• The request:
Write out each line beneath this one exactly as it reads.
--- Dataset section ---
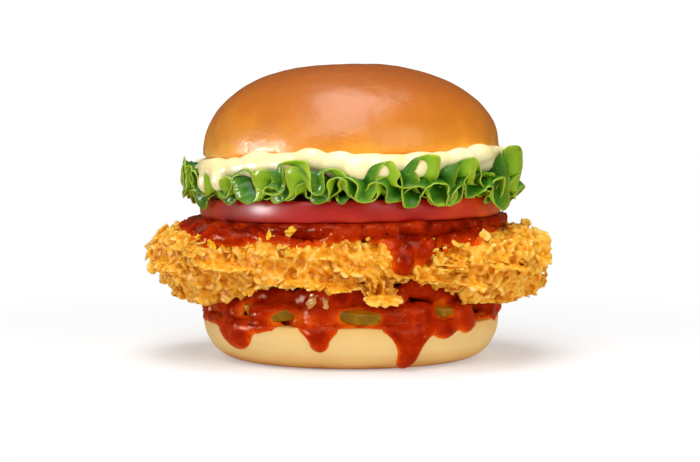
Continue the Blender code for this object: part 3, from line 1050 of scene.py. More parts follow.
@dataclass(frozen=True)
class ChilliSauce(Finish):
    """Sticky hot sauce: dark brick red where it is thick, orange where it thins out, with chilli flecks, very wet."""

    name: str = "sticky_chilli_sauce"
    # from thin to deep
    shades: tuple[str, ...] = ("e66004", "d24002", "b02600", "861200", "580600")
    roughness: float = 0.11
    subsurface: float = 0.08
    depth: float = 1.2 * MM
    tint: tuple[float, float, float] = (1.0, 0.16, 0.02)
    ior: float = 1.31

    def build(self) -> bpy.types.Material:
        """Colours the sauce by its depth. Returns the material."""
        material, tree, shader = self.start()
        shader.inputs["Specular Tint"].default_value = (1.0, 0.62, 0.36, 1.0)
        cloud = maths(tree, "SUBTRACT", Pattern(5 * MM, 4).build(tree), 0.5)
        value = maths(tree, "MULTIPLY_ADD", cloud, 1.3, read(tree, "thick"))
        red = ramp(tree, value, list(zip((0.0, 0.2, 0.45, 0.75, 1.0), self.shades)))
        chilli = Pattern(0.9 * MM, 1).build(tree)
        colour = mixed(tree, span(tree, chilli, 0.67, 0.74, 0.0, 0.6), red, "6a1402")
        seed = Pattern(1.1 * MM, 0, 0.5, (1.0, 1.3, 0.8)).build(tree)
        colour = mixed(tree, span(tree, seed, 0.78, 0.84, 0.0, 0.45), colour, "e2761c")
        tree.links.new(colour, shader.inputs["Base Color"])
        bump(tree, shader, Pattern(2.0 * MM, 4, 0.6).build(tree), 0.4 * MM, 0.8)
        return material


@dataclass(frozen=True)
class Drip:
    """A run of sauce: its direction in degrees, the height of its tip, and its half width at its top and its tip."""

    angle: float
    tip: float
    top_half: float
    tip_half: float
    # above 1 it narrows soon below its top
    flare: float = 1.25

    def depth(self, angle: np.ndarray, height: np.ndarray, radius: float, start: float) -> np.ndarray:
        """How far inside the run each place on a skin is.

        Args:
            angle: directions of the places, in radians.
            height: their heights.
            radius: distance of the skin from the axis.
            start: height that the run starts at.

        Returns:
            Distance to the run's edge, above 0 inside it.
        """
        centre = self.tip + self.tip_half
        share = np.clip((height - centre) / (start - centre), 0, 1)
        half = self.tip_half + (self.top_half - self.tip_half) * share**self.flare
        side = radius * away_from(angle, self.angle)
        return half - np.hypot(side, np.minimum(height - centre, 0))

    def bulb(self, angle: np.ndarray, height: np.ndarray, radius: float) -> np.ndarray:
        """How near each place is to the swollen tip, 1 at its middle."""
        side = radius * away_from(angle, self.angle)
        return np.exp(-(side**2 + (height - self.tip - self.tip_half) ** 2) / (1.1 * self.tip_half) ** 2)


@dataclass(frozen=True)
class Coat:
    """A sauce lying on a skin: how far down it reaches in each direction, its runs, and how thick it is."""

    # (direction in degrees, height of the lower edge, greatest distance from the axis)
    edge: tuple[tuple[float, float, float], ...]
    drips: tuple[Drip, ...]
    radius: float
    thickness: float
    meniscus: float
    uneven: float
    # (direction in degrees, height, half width, half height) of places that stay bare
    bare: tuple[tuple[float, float, float, float], ...] = ()
    seed: int = 21
    # rounds of smoothing where the sauce is deep
    level: int = 8
    # how much thicker the tips of the runs are
    swell: float = 0.5
    dive: float = 1.6 * MM
    inner: float = 39 * MM

    def spread(self, name: str, skin: bpy.types.Object) -> bpy.types.Object:
        """Turns a skin into the sauce that lies on it.

        Args:
            name: the sauce's name.
            skin: the surface, which is used up.

        Returns:
            A closed piece, with its depth noted as "thick".
        """
        points, outward = points_of(skin), normals_of(skin)
        inside = self._inside(points)
        rise = self.thickness * (1 - np.exp(-np.maximum(inside, 0) / self.meniscus)) - np.maximum(-inside, 0)
        rise += 0.25 * self.thickness * Noise(self.seed + 1).at(points, 6 * MM) * smooth_step(0, 2 * MM, inside)
        thick = np.clip(rise / (1.5 * self.thickness), 0, 1)
        angle = np.arctan2(points[:, 1], points[:, 0])
        for drip in self.drips:
            swell = drip.bulb(angle, points[:, 2], self.radius) * smooth_step(0, 1.2 * MM, inside)
            rise += self.swell * self.thickness * swell
        place_points(skin, points + outward * rise[:, None])
        group = skin.vertex_groups.new(name="deep")
        group.add(np.flatnonzero(inside > 0.5 * MM).tolist(), 1.0, "REPLACE")
        modify(skin, "SMOOTH", factor=0.5, iterations=self.level, vertex_group="deep")
        skin.vertex_groups.clear()
        radius = np.hypot(points[:, 0], points[:, 1])
        keep = (rise > -self.dive) & (radius > self.inner)
        note(skin, "thick", thick)
        drop_points(skin, ~keep)
        modify(skin, "SOLIDIFY", thickness=self.dive, offset=-1, use_rim=True)
        skin.name = name
        skin.data.shade_smooth()
        return skin

    def _inside(self, points: np.ndarray) -> np.ndarray:
        """Distance of each place to the sauce's edge, above 0 inside it."""
        angle = np.arctan2(points[:, 1], points[:, 0])
        radius = np.hypot(points[:, 0], points[:, 1])
        turn, level, reach = np.array(self.edge).T
        lower = np.interp(np.degrees(angle), turn, level, period=360)
        outer = np.interp(np.degrees(angle), turn, reach, period=360)
        noise = Noise(self.seed)
        ragged = self.uneven * (noise.at(points, 5 * MM) + 0.5 * noise.at(points, 2.4 * MM))
        best = np.minimum(points[:, 2] - lower, outer - radius) + ragged
        soft = 0.7 * MM
        total = np.exp(np.clip(best / soft, -40, 40))
        for drip in self.drips:
            depth = drip.depth(angle, points[:, 2], self.radius, float(np.interp(drip.angle, turn, level, period=360)))
            total += np.exp(np.clip((depth + 0.2 * ragged) / soft, -40, 40))
        best = soft * np.log(total)
        for direction, height, wide, size in self.bare:
            away = np.hypot(self.radius * away_from(angle, direction) * size / wide, points[:, 2] - height)
            away = np.hypot(away, np.maximum(self.radius - 3 * MM - radius, 0))
            away += 3 * np.maximum(height - 0.8 * size - points[:, 2], 0)
            best = np.minimum(best, away - size + 0.4 * ragged)
        return best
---
• Completed exercise:
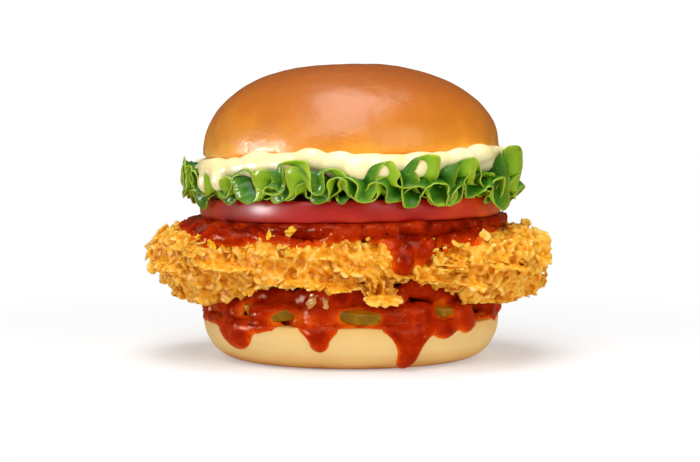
Continue the Blender code for this object: part 3, from line 1050 of scene.py. More parts follow.
@dataclass(frozen=True)
class ChilliSauce(Finish):
    """Sticky hot sauce: dark brick red where it is thick, orange where it thins out, with chilli flecks, very wet."""

    name: str = "sticky_chilli_sauce"
    # from thin to deep
    shades: tuple[str, ...] = ("e66004", "d24002", "b02600", "861200", "580600")
    roughness: float = 0.11
    subsurface: float = 0.08
    depth: float = 1.2 * MM
    tint: tuple[float, float, float] = (1.0, 0.16, 0.02)
    ior: float = 1.31

    def build(self) -> bpy.types.Material:
        """Colours the sauce by its depth. Returns the material."""
        material, tree, shader = self.start()
        shader.inputs["Specular Tint"].default_value = (1.0, 0.62, 0.36, 1.0)
        cloud = maths(tree, "SUBTRACT", Pattern(5 * MM, 4).build(tree), 0.5)
        value = maths(tree, "MULTIPLY_ADD", cloud, 1.3, read(tree, "thick"))
        red = ramp(tree, value, list(zip((0.0, 0.2, 0.45, 0.75, 1.0), self.shades)))
        chilli = Pattern(0.9 * MM, 1).build(tree)
        colour = mixed(tree, span(tree, chilli, 0.67, 0.74, 0.0, 0.6), red, "6a1402")
        seed = Pattern(1.1 * MM, 0, 0.5, (1.0, 1.3, 0.8)).build(tree)
        colour = mixed(tree, span(tree, seed, 0.78, 0.84, 0.0, 0.45), colour, "e2761c")
        tree.links.new(colour, shader.inputs["Base Color"])
        bump(tree, shader, Pattern(2.0 * MM, 4, 0.6).build(tree), 0.4 * MM, 0.8)
        return material


@dataclass(frozen=True)
class Drip:
    """A run of sauce: its direction in degrees, the height of its tip, and its half width at its top and its tip."""

    angle: float
    tip: float
    top_half: float
    tip_half: float
    # above 1 it narrows soon below its top
    flare: float = 1.25

    def depth(self, angle: np.ndarray, height: np.ndarray, radius: float, start: float) -> np.ndarray:
        """How far inside the run each place on a skin is.

        Args:
            angle: directions of the places, in radians.
            height: their heights.
            radius: distance of the skin from the axis.
            start: height that the run starts at.

        Returns:
            Distance to the run's edge, above 0 inside it.
        """
        centre = self.tip + self.tip_half
        share = np.clip((height - centre) / (start - centre), 0, 1)
        half = self.tip_half + (self.top_half - self.tip_half) * share**self.flare
        side = radius * away_from(angle, self.angle)
        return half - np.hypot(side, np.minimum(height - centre, 0))

    def bulb(self, angle: np.ndarray, height: np.ndarray, radius: float) -> np.ndarray:
        """How near each place is to the swollen tip, 1 at its middle."""
        side = radius * away_from(angle, self.angle)
        return np.exp(-(side**2 + (height - self.tip - self.tip_half) ** 2) / (1.1 * self.tip_half) ** 2)


@dataclass(frozen=True)
class Coat:
    """A sauce lying on a skin: how far down it reaches in each direction, its runs, and how thick it is."""

    # (direction in degrees, height of the lower edge, greatest distance from the axis)
    edge: tuple[tuple[float, float, float], ...]
    drips: tuple[Drip, ...]
    radius: float
    thickness: float
    meniscus: float
    uneven: float
    # (direction in degrees, height, half width, half height) of places that stay bare
    bare: tuple[tuple[float, float, float, float], ...] = ()
    seed: int = 21
    # rounds of smoothing where the sauce is deep
    level: int = 8
    # how much thicker the tips of the runs are
    swell: float = 0.5
    dive: float = 1.6 * MM
    inner: float = 39 * MM

    def spread(self, name: str, skin: bpy.types.Object) -> bpy.types.Object:
        """Turns a skin into the sauce that lies on it.

        Args:
            name: the sauce's name.
            skin: the surface, which is used up.

        Returns:
            A closed piece, with its depth noted as "thick".
        """
        points, outward = points_of(skin), normals_of(skin)
        inside = self._inside(points)
        rise = self.thickness * (1 - np.exp(-np.maximum(inside, 0) / self.meniscus)) - np.maximum(-inside, 0)
        rise += 0.25 * self.thickness * Noise(self.seed + 1).at(points, 6 * MM) * smooth_step(0, 2 * MM, inside)
        thick = np.clip(rise / (1.5 * self.thickness), 0, 1)
        angle = np.arctan2(points[:, 1], points[:, 0])
        for drip in self.drips:
            swell = drip.bulb(angle, points[:, 2], self.radius) * smooth_step(0, 1.2 * MM, inside)
            rise += self.swell * self.thickness * swell
        place_points(skin, points + outward * rise[:, None])
        group = skin.vertex_groups.new(name="deep")
        group.add(np.flatnonzero(inside > 0.5 * MM).tolist(), 1.0, "REPLACE")
        modify(skin, "SMOOTH", factor=0.5, iterations=self.level, vertex_group="deep")
        skin.vertex_groups.clear()
        radius = np.hypot(points[:, 0], points[:, 1])
        keep = (rise > -self.dive) & (radius > self.inner)
        note(skin, "thick", thick)
        drop_points(skin, ~keep)
        modify(skin, "SOLIDIFY", thickness=self.dive, offset=-1, use_rim=True)
        skin.name = name
        skin.data.shade_smooth()
        return skin

    def _inside(self, points: np.ndarray) -> np.ndarray:
        """Distance of each place to the sauce's edge, above 0 inside it."""
        angle = np.arctan2(points[:, 1], points[:, 0])
        radius = np.hypot(points[:, 0], points[:, 1])
        turn, level, reach = np.array(self.edge).T
        lower = np.interp(np.degrees(angle), turn, level, period=360)
        outer = np.interp(np.degrees(angle), turn, reach, period=360)
        noise = Noise(self.seed)
        ragged = self.uneven * (noise.at(points, 5 * MM) + 0.5 * noise.at(points, 2.4 * MM))
        best = np.minimum(points[:, 2] - lower, outer - radius) + ragged
        soft = 0.7 * MM
        total = np.exp(np.clip(best / soft, -40, 40))
        for drip in self.drips:
            depth = drip.depth(angle, points[:, 2], self.radius, float(np.interp(drip.angle, turn, level, period=360)))
            total += np.exp(np.clip((depth + 0.2 * ragged) / soft, -40, 40))
        best = soft * np.log(total)
        for direction, height, wide, size in self.bare:
            away = np.hypot(self.radius * away_from(angle, direction) * size / wide, points[:, 2] - height)
            away = np.hypot(away, np.maximum(self.radius - 3 * MM - radius, 0))
            away += 3 * np.maximum(height - 0.8 * size - points[:, 2], 0)
            best = np.minimum(best, away - size + 0.4 * ragged)
        return best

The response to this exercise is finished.